IDEAS: Not what Darwin had in mind

Notes on the epidemic of monkey porn and what it means for the future of us all

Steven Wells

What? You've never seen any? Are you blind? Are you Amish? Have you been in a coma for the last seven years? Have you just been born? Are you a nun? What are you wearing? No, stop. Monkey porn is everywhere.

In 2006 the world of weird monkey science was rocked to its foundations by the devastating explosion of a sickening series of atomic monkey-porn-related sex bomb attacks.

• At Duke University in North Carolina, morally outraged scientists discover that rhesus macaque monkeys will give up "juice rewards" in order to "ogle pictures of female monkeys' bottoms."

• Keepers at a New Orleans zoo show sexually inexperienced female gorillas hardcore ape porn "to encourage them to breed."

• Meanwhile, in Nanjing, China, frigid chimp couple Sai Mi and Ma Ya are shown hot, steamy, all-out, no-holds-barred chimp porn.

• New Orleans is destroyed by God. Nanjing isn't. Go figure.

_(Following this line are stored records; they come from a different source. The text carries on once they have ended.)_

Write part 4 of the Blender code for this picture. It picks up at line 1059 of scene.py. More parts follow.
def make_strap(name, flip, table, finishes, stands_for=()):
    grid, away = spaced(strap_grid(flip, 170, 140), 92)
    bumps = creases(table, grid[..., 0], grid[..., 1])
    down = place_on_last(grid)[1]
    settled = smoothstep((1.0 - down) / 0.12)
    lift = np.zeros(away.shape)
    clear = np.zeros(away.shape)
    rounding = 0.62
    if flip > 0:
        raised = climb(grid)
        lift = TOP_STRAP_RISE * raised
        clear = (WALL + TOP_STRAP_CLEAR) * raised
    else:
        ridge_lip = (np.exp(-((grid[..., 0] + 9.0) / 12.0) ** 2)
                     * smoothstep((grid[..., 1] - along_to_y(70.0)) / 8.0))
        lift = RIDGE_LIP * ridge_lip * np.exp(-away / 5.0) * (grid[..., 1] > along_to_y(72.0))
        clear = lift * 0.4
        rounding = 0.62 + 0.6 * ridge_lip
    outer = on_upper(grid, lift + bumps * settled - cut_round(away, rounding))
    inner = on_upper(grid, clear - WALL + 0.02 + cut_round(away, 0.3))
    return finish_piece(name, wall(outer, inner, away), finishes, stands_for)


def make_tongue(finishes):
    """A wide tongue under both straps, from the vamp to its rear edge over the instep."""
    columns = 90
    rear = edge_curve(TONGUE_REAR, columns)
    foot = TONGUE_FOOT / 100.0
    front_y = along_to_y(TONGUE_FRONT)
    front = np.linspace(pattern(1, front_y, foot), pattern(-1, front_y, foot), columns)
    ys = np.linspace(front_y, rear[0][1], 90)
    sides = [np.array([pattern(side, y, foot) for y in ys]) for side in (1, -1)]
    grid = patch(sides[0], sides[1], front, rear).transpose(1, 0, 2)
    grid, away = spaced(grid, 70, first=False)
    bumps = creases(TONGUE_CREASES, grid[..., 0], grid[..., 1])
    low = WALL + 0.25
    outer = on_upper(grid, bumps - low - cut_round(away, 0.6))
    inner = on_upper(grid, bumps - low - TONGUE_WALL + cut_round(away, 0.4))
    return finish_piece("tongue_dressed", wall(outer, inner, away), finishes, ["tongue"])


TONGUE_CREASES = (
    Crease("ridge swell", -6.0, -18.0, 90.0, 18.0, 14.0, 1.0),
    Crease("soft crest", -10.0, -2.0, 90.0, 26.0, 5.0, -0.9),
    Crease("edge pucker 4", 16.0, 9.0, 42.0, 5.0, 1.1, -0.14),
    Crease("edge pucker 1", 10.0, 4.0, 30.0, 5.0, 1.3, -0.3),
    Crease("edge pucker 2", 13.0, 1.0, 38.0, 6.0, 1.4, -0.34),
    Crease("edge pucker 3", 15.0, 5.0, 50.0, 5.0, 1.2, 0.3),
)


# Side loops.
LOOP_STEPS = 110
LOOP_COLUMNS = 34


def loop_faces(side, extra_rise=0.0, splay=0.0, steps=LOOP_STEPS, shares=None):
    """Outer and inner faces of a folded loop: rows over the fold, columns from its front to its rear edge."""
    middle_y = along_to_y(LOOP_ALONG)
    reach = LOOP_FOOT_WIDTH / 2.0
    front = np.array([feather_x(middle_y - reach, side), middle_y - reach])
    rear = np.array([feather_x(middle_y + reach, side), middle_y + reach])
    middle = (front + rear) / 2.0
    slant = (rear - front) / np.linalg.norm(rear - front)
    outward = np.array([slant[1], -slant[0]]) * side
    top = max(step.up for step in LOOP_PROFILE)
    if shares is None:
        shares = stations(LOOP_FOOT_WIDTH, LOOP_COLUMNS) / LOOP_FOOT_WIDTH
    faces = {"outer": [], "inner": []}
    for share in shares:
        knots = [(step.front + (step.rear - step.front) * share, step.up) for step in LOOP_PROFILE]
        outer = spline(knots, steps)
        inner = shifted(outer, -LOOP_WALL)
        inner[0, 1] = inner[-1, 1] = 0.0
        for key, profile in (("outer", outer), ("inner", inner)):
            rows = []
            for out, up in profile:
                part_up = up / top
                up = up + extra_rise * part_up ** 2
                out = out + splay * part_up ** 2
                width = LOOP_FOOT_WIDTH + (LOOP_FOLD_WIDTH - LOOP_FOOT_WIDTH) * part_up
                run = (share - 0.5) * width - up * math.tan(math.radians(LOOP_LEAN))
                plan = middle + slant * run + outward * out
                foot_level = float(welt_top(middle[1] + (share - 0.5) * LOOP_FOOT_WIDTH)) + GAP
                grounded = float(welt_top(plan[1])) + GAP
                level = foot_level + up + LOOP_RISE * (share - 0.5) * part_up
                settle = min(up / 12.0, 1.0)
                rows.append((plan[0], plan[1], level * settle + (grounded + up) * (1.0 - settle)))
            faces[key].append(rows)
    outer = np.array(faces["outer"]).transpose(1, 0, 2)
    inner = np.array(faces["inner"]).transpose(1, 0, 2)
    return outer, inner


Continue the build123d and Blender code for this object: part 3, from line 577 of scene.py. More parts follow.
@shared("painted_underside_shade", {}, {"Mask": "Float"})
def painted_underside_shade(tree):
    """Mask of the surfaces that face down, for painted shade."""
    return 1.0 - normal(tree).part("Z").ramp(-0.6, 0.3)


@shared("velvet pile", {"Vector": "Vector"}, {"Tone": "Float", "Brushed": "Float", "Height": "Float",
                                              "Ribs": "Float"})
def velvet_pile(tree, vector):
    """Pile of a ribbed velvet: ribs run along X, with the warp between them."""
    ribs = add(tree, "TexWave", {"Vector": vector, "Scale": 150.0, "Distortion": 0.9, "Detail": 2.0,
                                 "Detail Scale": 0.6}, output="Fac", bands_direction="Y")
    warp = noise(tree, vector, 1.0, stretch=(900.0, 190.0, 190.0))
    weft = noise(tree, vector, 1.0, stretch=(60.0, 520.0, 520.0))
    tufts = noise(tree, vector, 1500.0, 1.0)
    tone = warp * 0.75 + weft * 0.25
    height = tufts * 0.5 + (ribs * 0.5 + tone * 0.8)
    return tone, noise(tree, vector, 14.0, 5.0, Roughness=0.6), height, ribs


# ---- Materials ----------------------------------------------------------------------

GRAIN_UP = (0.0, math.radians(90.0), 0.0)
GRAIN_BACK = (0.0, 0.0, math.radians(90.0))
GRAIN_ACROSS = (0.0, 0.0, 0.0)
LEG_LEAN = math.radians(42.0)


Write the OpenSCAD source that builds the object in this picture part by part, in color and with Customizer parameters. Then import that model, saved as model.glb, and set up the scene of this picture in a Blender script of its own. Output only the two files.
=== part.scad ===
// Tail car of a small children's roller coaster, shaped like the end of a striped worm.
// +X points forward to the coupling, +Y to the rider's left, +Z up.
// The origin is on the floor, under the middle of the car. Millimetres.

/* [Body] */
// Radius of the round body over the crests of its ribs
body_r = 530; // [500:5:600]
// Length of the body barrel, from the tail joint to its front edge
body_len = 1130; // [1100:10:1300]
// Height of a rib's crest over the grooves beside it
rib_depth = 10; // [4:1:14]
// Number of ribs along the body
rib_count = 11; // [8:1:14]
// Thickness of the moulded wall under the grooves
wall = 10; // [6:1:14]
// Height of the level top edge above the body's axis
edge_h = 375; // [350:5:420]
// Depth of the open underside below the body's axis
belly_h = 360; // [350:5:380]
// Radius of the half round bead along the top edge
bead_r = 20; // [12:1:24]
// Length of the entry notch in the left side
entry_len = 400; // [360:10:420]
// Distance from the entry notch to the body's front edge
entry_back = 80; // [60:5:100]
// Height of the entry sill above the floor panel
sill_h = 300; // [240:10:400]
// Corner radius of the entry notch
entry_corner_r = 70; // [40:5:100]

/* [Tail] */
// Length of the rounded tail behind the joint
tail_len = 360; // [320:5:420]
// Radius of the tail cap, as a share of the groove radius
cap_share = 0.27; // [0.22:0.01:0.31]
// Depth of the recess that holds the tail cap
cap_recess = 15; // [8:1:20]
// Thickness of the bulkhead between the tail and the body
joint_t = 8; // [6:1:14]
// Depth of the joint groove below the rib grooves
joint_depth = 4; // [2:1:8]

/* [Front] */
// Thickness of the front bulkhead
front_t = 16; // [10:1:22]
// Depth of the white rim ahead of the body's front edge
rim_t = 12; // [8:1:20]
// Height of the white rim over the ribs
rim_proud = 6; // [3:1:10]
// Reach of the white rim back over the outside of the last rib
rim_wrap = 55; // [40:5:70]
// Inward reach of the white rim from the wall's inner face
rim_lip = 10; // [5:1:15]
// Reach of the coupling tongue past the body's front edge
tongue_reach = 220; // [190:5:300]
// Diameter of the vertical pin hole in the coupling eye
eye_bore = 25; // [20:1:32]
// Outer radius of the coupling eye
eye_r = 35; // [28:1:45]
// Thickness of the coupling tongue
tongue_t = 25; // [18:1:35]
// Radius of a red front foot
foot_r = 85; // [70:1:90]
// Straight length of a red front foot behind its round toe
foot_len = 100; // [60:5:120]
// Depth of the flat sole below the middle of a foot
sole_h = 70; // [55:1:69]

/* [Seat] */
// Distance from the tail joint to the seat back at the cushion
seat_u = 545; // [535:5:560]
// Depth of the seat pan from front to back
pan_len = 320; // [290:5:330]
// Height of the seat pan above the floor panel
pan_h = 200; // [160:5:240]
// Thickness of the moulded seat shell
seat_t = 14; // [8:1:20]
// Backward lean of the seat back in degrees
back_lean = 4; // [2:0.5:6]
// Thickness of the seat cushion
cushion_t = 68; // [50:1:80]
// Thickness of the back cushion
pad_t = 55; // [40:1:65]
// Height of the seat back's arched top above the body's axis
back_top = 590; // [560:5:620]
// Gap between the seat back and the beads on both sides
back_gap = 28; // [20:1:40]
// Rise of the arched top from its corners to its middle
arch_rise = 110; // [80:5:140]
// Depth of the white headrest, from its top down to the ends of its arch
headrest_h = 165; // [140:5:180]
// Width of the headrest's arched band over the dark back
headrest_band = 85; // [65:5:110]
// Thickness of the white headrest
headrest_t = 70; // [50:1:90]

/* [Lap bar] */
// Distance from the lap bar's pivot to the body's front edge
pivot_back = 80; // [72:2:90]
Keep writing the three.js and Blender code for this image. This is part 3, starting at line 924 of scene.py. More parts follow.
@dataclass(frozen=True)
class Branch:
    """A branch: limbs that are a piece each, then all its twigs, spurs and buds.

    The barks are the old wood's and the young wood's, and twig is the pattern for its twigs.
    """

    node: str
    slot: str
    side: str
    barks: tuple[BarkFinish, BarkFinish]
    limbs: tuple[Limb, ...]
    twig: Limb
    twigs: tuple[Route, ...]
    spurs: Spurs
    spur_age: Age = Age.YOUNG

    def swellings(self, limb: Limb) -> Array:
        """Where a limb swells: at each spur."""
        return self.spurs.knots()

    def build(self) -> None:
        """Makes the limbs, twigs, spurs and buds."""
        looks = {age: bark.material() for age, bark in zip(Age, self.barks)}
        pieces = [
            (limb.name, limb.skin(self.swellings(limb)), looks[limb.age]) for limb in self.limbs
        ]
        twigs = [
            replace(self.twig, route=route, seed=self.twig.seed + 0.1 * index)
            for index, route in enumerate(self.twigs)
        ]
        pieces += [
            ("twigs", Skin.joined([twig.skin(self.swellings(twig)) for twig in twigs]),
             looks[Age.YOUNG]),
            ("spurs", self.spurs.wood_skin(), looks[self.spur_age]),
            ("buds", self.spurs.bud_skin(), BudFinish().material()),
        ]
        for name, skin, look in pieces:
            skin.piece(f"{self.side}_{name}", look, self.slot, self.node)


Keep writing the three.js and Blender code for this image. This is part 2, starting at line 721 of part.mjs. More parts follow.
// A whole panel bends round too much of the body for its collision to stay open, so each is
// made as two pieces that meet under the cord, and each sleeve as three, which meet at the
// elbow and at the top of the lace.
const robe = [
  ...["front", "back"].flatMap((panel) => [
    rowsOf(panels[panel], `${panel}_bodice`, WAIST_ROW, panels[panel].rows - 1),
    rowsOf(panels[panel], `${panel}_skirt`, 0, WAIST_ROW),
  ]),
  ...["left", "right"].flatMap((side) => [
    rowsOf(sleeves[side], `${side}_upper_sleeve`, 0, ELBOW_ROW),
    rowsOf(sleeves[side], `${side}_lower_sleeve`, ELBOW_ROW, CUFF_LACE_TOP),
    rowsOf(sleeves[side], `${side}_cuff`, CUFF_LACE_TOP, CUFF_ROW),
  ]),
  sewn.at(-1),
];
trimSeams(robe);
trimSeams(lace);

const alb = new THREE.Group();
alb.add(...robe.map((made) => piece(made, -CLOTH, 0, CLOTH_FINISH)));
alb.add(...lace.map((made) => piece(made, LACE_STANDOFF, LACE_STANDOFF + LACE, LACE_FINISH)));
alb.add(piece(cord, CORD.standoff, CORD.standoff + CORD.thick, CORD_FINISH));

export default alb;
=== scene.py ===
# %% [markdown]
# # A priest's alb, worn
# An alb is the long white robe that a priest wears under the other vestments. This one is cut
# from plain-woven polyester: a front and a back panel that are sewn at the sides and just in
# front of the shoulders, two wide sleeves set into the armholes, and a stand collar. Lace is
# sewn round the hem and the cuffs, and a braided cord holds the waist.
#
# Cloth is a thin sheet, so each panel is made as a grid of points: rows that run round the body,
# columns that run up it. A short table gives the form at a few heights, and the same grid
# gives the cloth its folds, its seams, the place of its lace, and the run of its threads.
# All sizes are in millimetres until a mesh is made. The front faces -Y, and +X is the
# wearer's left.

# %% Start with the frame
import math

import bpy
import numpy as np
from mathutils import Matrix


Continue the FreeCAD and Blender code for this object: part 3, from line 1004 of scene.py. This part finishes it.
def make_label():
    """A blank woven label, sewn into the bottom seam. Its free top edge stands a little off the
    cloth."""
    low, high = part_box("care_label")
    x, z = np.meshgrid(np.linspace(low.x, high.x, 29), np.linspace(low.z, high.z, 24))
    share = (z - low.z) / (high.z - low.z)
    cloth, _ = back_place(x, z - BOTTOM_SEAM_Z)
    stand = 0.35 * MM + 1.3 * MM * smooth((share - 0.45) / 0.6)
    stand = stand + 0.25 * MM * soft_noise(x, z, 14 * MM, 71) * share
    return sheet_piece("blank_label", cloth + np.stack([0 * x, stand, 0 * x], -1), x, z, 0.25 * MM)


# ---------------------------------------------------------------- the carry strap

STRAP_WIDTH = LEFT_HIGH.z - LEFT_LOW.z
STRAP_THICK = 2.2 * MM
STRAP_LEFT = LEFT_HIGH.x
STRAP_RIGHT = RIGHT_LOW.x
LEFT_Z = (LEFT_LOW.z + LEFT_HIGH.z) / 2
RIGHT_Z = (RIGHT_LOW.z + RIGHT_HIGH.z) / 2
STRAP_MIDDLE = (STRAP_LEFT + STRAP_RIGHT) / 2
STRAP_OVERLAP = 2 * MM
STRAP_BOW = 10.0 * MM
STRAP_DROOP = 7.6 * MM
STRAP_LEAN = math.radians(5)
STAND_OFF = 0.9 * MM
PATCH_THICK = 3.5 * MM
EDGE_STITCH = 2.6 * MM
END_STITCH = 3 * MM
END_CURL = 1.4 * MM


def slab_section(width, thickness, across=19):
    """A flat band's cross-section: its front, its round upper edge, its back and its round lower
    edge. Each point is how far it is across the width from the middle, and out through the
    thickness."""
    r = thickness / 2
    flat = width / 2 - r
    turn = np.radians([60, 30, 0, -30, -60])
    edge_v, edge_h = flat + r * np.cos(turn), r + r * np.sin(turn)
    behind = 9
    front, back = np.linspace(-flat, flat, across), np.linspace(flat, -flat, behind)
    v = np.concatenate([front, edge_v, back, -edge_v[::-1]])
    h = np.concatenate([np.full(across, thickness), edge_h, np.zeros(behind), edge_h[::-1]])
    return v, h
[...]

Once you start looking—and I strongly suggest you don't—monkey porn is everywhere. There are monkey porn videos on YouTube. There's an entire website dedicated to sock-monkey porn (there's even a sock-monkey porn magazine called Pantyhose). And there's shadow puppet monkey porn. For real. Up to this point—I swear by gorilla-porn-hating God almighty—I am not making any of this up. I wish I was.

Listen up, monkey porn isn't even the weirdest porn out there. There's zombie porn—in which 30-year-old Catholic schoolgirls have guilt-free anal sex with zombie dishwasher repairmen. There's faith-based porn (aka "porn again") like the recently completed The Cumming of Jizzus—check bougieman.livejournal.com/151258.html (repeat: I am not making any of this up).

It's gotten to the point where you can type "anything+porn" into Google and you'll get enough hits to indicate that, somewhere out there in the dank shadows of the Internet, there are a million-plus sick individuals frenziedly self-loving to sexed-up images of unicorns, Disney characters, librarians, pirates, soccer players, Star Trek characters and bread. Bread? Oh, hell yes. You want to know how to make Vagina Danishes, Bukkookies and Ejaculaires? Go to www.porn-bread.com.

And now we've got rid of that bunch of perverts, it's time to make the startling prediction that, if current trends continue, all culture will be porn by the year 2017.

Why? One word: evolution.

Just as—in the absence of regular mammals—marsupials filled every evolutionary niche in Australia, so stuff you can masturbate over will inevitably replace stuff that you can't masturbate over. Why? Because stuff that you can masturbate over is better than regular stuff because you can masturbate over it. To use an everyday example: What's best: a bag of delicious Cheetos? Or a bag of Cheetos that taste delicious and give you an orgasm?

Exactly.

Scientists have long complained that the "ascent of man" poster showing homo sapiens standing at the end of a series of increasingly more human-like ape-beasts is a scientifically inaccurate cliché. They are right. To be truly accurate, the man-beasts need to be drawn vigorously pleasuring themselves. Please note, you can now buy "Charles Darwin's Porn Dungeon" T-shirts (www.threadless.com/product/60/Charles_Darwin_s_Porn_Dungeon).

This is how the world ends—not with a whimper, but with a wank.

In closing, some shocking not-made-up monkey fun porn facts!

• In the original 1933 King Kong, the mighty gorilla gently probes an unconscious Fay Wray with his finger and then sniffs it. The censors didn't approve. But news of the cut scene leaked—and monkey porn was born.

• USA, 2007: Riding the zeitgeist, Borat introduces American talk show audiences to Kazakhstan's No. 1 movie star—Johnny the Monkey, "children's entertainer and porn star."

• Australia, 2007: Paris Hilton announces she's stopped sleeping with men, and now shares her bed with her female monkey "friend," Brigitte Bardot.